The rise of large language models (LLMs) has fueled interest in embedding models—deep learning systems that convert various data types into numerical representations.
Embedding models are essential for retrieval-augmented generation (RAG), a key application of LLMs in enterprise settings. However, their potential extends beyond RAG. The past year has witnessed significant advances in embedding applications, and 2024 is expected to bring even more innovations.
How Embeddings Work
Embeddings transform data—such as images or text documents—into lists of numbers that represent their most significant features. Trained on extensive datasets, embedding models learn to differentiate between various types of data.
In computer vision, embeddings may highlight features like objects, shapes, and colors. In text applications, they capture semantic information related to concepts, locations, people, organizations, and more.
In RAG applications, embedding models encode the features of a company's documents, storing each document's embedding in a vector store, a specialized database for comparing embeddings. When a new prompt is presented, the system computes its embedding and retrieves documents with similar values. The relevant document content is then incorporated into the prompt, guiding the LLM to generate contextually informed responses.

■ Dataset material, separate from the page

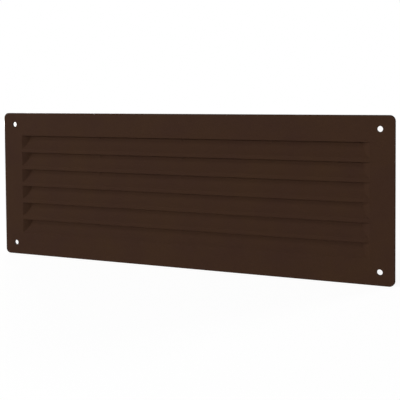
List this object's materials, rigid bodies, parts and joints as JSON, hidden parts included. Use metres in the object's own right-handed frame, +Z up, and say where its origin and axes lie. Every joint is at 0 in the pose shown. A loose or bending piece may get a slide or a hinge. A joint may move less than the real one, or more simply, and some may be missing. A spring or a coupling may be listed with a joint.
{
  "type": "door vent grille",
  "caption": "Flat rectangular louvred vent grille in dark brown plastic, with fixed recessed louvres, upright ribs behind them and a screw hole in each corner.",
  "frame": {"origin": "middle of the screw hole pattern, on the plate's back face", "axes": "+X along the plate, +Z up, +Y out of the back into the door; the front faces -Y"},
  "size_m": [0.36, 0.0087, 0.13],
  "materials": {
    "brown_plastic": "satin moulded, dark brown, coloured through"
  },
  "bodies": {
    "root": {"face_plate": "brown_plastic", "louvre_1": "brown_plastic", "louvre_2": "brown_plastic", "louvre_3": "brown_plastic", "louvre_4": "brown_plastic", "louvre_5": "brown_plastic", "louvre_6": "brown_plastic", "rib_left": "brown_plastic", "rib_centre": "brown_plastic", "rib_right": "brown_plastic"}
  },
  "joints": []
}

This streamlined process customizes LLMs to provide insights based on proprietary information not included in their training data, addressing challenges like hallucinations, where LLMs produce inaccurate facts due to insufficient information.
Beyond Basic RAG
While RAG has significantly enhanced LLM functionality, the benefits of retrieval and embeddings extend far beyond simple document matching.
“Embeddings are primarily used for retrieval—and for often enhancing visualizations of concepts,” says Jerry Liu, CEO of LlamaIndex. “However, retrieval is much broader and can support various enterprise applications.”
According to Liu, retrieval is a fundamental component in any LLM use case. LlamaIndex is developing tools and frameworks to connect LLM prompts with diverse tasks, such as interfacing with SQL databases and automating workflows.
“Retrieval is crucial for enriching LLMs with pertinent context, and I expect most enterprise applications will require some form of retrieval,” Liu adds.
Embeddings also find utility in applications beyond document retrieval. Researchers at the University of Illinois and Tsinghua University have developed techniques that leverage embeddings to select the most relevant and diverse subsets of training data for coding LLMs, significantly reducing training costs while maintaining high quality.
Embeddings in Enterprise Applications
“Vector embeddings enable work with any unstructured or semi-structured data. Semantic search—and RAG is a form of semantic search—is just one application,” states Andre Zayarni, CEO of Qdrant. “Expanding beyond textual data to include images, audio, and video is crucial, and new multimodal transformers will facilitate this.”
Qdrant is already implementing embedding models across various applications, including anomaly detection, recommendation systems, and time-series analysis.
“With many untapped use cases, the number of applications is expected to rise as new embedding models emerge,” Zayarni notes.
More enterprises are utilizing embedding models to sift through vast amounts of unstructured data, enabling them to categorize customer feedback and social media posts to identify trends and sentiment shifts.
“Embeddings are ideal for enterprises aiming to analyze large datasets for trends and insights,” explains Nils Reimers, Embeddings Lead at Cohere.
Fine-Tuning Embeddings
In 2023, progress was made in fine-tuning LLMs with custom datasets; however, this process remains challenging. Few companies equipped with the necessary data and expertise manage to fine-tune effectively.
“There will likely be a flow from RAG to fine-tuning—initially utilizing RAG for accessibility, and then optimizing through fine-tuning,” Liu anticipates. “Although more companies are expected to fine-tune their LLMs and embeddings as open-source models improve, the number will likely remain smaller than those utilizing RAG unless fine-tuning becomes significantly easier.”
Fine-tuning embeddings presents its own difficulties, including sensitivity to data shifts. Training on short queries may hinder performance on longer ones, and vice versa. If trained on “what” questions, embeddings may struggle with “why” questions.
“Enterprises need robust in-house ML teams for effective embedding fine-tuning, making out-of-the-box solutions more practical in many cases,” Reimers advises.
Nevertheless, there have been strides in streamlining the training process for embedding models. A study by Microsoft suggests that pre-trained models, such as Mistral-7B, can be fine-tuned for embedding tasks using a compact dataset generated by a powerful LLM, simplifying traditional, resource-intensive methods.
Given the rapid advancements in LLMs and embedding models, we can expect even more exciting developments in the coming months.